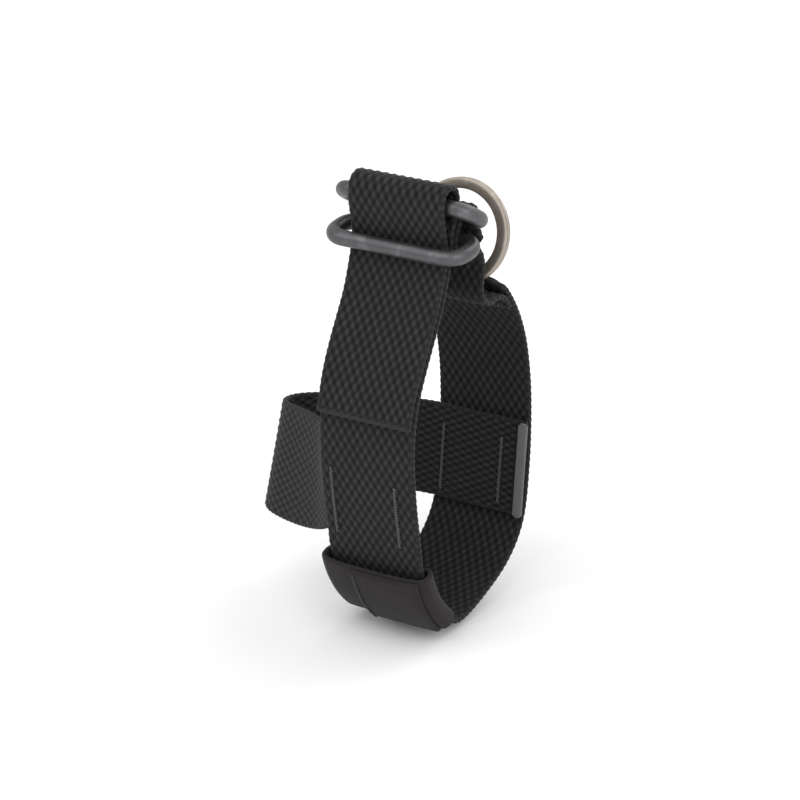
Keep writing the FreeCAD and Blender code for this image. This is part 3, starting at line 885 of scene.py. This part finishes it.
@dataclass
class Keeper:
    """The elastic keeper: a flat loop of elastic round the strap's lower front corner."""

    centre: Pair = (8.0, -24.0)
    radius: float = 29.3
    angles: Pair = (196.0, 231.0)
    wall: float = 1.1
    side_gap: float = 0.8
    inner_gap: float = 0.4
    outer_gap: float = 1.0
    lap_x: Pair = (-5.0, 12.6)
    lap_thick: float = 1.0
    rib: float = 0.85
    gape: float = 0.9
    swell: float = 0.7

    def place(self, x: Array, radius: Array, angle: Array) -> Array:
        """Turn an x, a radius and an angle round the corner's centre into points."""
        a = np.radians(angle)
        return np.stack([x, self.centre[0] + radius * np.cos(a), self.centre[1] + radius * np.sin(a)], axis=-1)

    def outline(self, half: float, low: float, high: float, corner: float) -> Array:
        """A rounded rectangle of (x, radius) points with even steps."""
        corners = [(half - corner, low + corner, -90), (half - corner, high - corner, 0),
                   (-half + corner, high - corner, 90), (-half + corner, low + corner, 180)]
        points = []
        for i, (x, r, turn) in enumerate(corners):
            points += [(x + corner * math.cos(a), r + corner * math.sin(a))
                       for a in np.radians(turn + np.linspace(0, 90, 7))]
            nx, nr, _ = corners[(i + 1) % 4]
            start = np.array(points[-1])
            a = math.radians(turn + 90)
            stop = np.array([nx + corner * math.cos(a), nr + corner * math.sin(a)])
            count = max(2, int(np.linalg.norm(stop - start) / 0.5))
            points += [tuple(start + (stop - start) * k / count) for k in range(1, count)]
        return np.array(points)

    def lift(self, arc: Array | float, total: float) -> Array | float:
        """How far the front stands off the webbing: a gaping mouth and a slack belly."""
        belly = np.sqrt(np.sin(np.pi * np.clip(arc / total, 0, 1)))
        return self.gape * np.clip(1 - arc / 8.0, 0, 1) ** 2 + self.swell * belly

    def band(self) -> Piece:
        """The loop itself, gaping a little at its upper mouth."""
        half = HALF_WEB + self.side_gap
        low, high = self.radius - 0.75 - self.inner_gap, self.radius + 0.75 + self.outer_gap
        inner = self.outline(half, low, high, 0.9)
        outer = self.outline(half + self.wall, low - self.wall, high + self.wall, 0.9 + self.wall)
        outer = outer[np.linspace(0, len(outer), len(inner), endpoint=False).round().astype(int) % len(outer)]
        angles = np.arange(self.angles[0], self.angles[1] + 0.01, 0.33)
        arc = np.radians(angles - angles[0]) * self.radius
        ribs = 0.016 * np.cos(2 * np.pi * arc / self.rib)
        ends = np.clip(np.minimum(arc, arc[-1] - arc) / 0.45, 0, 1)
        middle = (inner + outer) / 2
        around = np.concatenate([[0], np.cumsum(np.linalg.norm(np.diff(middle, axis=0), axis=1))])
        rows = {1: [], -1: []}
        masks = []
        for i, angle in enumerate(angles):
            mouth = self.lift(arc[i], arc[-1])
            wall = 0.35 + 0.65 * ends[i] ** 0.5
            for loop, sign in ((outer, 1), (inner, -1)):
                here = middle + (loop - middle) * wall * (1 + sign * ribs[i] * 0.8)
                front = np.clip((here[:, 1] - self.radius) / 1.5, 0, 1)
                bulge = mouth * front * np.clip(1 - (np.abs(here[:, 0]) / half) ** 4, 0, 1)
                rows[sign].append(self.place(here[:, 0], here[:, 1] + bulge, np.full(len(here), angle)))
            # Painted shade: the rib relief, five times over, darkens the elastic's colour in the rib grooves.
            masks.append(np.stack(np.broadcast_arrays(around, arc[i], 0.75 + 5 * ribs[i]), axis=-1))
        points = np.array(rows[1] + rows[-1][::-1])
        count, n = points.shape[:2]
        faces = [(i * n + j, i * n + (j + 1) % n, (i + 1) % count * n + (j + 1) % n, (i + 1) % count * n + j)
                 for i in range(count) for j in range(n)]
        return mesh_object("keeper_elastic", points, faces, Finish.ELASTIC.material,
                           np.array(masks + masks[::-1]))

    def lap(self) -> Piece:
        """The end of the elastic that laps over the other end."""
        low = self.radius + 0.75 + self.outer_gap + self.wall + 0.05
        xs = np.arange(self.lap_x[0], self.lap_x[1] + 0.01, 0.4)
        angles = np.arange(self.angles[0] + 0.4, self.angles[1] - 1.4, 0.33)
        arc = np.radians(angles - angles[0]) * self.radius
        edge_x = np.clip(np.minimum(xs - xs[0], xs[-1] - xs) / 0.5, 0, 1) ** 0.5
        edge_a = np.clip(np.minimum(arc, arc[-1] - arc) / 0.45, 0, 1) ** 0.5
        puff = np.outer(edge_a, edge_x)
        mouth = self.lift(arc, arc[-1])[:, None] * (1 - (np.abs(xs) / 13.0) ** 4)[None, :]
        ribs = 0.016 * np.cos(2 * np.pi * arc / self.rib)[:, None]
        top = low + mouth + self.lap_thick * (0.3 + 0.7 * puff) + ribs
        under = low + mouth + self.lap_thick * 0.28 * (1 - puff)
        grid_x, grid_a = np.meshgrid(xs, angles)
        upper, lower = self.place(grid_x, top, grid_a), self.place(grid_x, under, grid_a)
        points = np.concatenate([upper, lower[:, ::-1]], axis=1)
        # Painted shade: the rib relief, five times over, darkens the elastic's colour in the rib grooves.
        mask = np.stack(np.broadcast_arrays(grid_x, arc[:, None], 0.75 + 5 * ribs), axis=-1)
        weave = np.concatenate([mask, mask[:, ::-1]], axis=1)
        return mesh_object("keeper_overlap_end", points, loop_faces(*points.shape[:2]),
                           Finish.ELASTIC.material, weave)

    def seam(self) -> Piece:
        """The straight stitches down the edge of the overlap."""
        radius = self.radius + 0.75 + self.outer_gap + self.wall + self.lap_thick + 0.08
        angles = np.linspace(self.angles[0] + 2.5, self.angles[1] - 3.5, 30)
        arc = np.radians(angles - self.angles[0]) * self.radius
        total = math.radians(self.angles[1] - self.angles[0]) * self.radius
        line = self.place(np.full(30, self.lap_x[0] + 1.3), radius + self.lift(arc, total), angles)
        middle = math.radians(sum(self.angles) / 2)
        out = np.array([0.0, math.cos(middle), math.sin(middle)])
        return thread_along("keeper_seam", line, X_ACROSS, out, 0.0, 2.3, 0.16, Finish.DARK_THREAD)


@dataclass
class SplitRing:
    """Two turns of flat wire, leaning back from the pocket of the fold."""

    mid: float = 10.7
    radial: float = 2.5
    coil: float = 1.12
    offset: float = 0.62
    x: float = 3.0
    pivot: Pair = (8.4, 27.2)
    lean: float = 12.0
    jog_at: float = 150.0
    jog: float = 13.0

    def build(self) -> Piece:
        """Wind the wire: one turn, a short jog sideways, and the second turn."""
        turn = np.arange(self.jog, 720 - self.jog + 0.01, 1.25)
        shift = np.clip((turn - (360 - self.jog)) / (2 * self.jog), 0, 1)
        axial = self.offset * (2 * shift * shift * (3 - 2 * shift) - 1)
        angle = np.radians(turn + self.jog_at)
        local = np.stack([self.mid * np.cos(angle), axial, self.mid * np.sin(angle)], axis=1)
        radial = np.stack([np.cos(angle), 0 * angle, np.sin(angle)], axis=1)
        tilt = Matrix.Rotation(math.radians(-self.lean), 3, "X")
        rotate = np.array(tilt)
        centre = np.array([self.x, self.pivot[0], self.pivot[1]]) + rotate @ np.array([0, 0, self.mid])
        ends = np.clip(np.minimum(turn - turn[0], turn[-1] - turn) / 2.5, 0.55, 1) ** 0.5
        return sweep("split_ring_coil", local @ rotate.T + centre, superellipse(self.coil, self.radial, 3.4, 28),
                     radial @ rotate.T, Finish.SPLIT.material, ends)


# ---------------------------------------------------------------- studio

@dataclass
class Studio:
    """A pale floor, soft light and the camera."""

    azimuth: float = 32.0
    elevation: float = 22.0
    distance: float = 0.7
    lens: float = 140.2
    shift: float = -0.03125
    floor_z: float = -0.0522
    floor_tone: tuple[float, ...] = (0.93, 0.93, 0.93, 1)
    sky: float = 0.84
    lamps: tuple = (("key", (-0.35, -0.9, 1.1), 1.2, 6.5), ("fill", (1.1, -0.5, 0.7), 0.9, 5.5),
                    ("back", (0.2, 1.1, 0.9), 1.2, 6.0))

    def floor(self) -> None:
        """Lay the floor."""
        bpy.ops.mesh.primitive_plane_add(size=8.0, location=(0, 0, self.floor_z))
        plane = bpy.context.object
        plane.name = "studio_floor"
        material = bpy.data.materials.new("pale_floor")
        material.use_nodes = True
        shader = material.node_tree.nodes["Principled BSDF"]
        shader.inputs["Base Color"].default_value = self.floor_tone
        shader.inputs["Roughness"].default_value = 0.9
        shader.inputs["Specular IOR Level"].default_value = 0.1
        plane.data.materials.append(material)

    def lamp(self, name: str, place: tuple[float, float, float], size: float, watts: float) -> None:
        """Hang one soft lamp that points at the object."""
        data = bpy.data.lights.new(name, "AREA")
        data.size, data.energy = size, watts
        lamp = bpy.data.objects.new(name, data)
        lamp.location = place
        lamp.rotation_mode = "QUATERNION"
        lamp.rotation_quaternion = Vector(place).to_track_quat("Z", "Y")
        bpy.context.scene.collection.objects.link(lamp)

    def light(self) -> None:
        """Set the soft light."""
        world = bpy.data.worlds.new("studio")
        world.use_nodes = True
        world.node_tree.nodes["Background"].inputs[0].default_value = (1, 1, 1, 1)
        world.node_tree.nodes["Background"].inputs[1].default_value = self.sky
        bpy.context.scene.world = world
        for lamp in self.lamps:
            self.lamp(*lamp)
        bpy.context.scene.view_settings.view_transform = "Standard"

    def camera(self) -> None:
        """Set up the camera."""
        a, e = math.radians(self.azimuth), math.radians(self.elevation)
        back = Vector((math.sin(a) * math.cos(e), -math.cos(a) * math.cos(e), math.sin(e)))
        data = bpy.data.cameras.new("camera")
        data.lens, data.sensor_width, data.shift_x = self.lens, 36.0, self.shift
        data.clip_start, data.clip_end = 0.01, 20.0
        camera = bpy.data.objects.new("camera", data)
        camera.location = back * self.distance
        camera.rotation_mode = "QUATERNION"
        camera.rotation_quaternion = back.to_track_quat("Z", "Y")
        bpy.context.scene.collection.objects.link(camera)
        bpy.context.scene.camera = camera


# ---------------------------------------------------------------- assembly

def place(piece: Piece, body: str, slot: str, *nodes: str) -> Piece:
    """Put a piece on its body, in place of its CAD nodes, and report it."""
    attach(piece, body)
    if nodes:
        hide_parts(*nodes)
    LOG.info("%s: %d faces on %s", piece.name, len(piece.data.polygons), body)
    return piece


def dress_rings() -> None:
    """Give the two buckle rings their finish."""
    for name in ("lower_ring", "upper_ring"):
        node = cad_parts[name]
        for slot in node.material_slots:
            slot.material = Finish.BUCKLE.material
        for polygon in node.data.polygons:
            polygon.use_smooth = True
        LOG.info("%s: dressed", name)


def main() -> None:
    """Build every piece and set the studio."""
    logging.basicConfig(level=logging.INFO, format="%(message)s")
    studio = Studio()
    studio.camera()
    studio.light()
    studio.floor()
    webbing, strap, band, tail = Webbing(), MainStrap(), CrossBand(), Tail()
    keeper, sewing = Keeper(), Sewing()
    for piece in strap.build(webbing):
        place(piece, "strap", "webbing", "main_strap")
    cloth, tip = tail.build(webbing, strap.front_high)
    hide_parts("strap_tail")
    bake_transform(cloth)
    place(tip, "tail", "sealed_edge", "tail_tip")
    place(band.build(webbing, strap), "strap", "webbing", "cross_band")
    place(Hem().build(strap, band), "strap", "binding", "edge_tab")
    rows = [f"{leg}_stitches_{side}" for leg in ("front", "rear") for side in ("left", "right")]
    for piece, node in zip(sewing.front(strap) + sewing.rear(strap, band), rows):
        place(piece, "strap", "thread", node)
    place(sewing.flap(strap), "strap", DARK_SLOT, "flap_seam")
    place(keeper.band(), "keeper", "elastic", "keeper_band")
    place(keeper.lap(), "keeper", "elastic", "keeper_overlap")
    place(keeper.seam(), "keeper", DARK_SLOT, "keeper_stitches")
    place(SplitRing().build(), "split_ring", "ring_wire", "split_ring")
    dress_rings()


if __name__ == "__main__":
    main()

Work to complete: In this exercise, copy only the lines from the opening line of the material through the line where "return np.stack([x, self.centre[0]" appears.

Reply to the task:
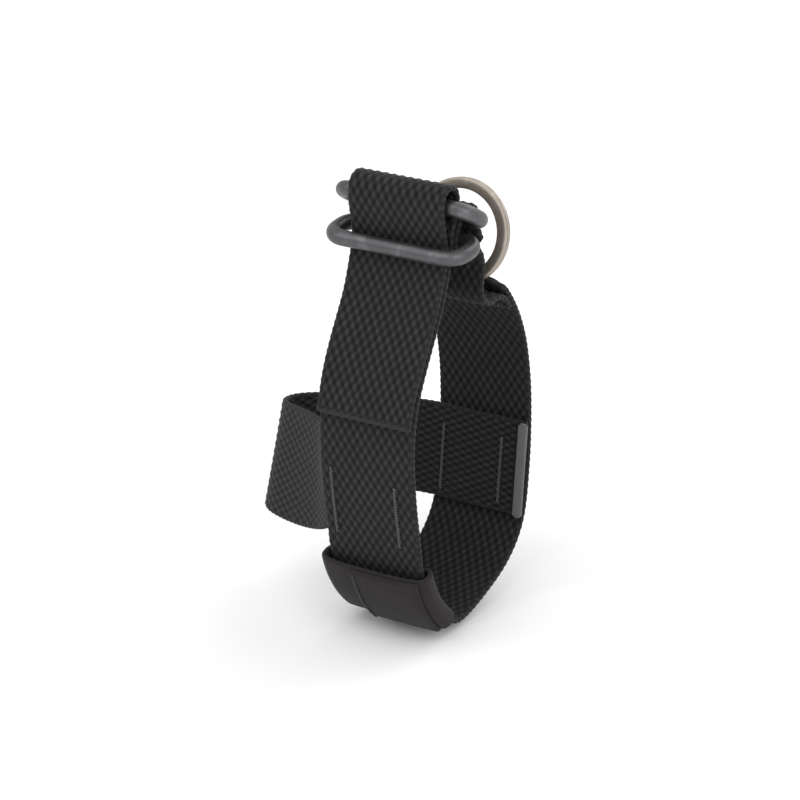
Keep writing the FreeCAD and Blender code for this image. This is part 3, starting at line 885 of scene.py. This part finishes it.
@dataclass
class Keeper:
    """The elastic keeper: a flat loop of elastic round the strap's lower front corner."""

    centre: Pair = (8.0, -24.0)
    radius: float = 29.3
    angles: Pair = (196.0, 231.0)
    wall: float = 1.1
    side_gap: float = 0.8
    inner_gap: float = 0.4
    outer_gap: float = 1.0
    lap_x: Pair = (-5.0, 12.6)
    lap_thick: float = 1.0
    rib: float = 0.85
    gape: float = 0.9
    swell: float = 0.7

    def place(self, x: Array, radius: Array, angle: Array) -> Array:
        """Turn an x, a radius and an angle round the corner's centre into points."""
        a = np.radians(angle)
        return np.stack([x, self.centre[0] + radius * np.cos(a), self.centre[1] + radius * np.sin(a)], axis=-1)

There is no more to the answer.